All of our no-cost loans will cover all "non-recurring" closing costs incurred by borrower in the transaction. These are all fees that are associated with the funding of the loan. But that doesn't mean the borrower doesn't pay anything in escrow, because they usually have to settle the "recurring" closing costs.
Recurring charges can be summed up with the short acronym “PITI”, which stands for:
Principal – including down payment of purchase price or any balance reduction in a refinance.

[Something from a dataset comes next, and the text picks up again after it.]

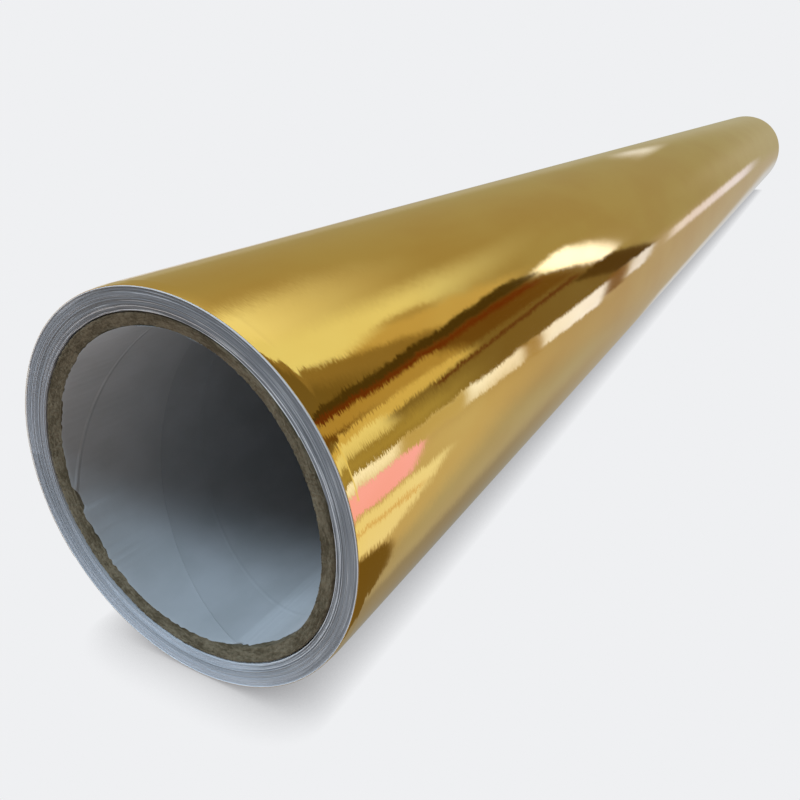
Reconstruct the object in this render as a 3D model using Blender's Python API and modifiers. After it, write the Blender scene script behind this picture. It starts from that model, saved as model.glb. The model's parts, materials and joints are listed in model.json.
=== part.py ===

Interest – borrowers will more than likely pay a prorata share of interest, on a per diem basis, depending on the day of the month escrow closes (or in some cases, when the lender funds). Thereafter, monthly interest payments are due on the 1st of every month. Note that with 2nd mortgage purchase HELOCs, there is no interest due in escrow, and the payment dates will be based on the day of the month escrow closes.
Taxes – If escrow closes when taxes are due (1st installment – November 1, 2nd installment – February 1) then lenders will require borrowers to pay outstanding property tax in escrow. For those of us who don’t usually pay taxes until the late date (1st installment – December 10, 2nd installment – April 10), this can be an unwelcome surprise.
Insurance – In purchases, the annual premium is due in escrow, or in refinances, during the annual renewal period.
What’s also part of typical recurring charges are HOA fees for condominiums and PUD’s, which in large part represent the home insurance portion of PITI.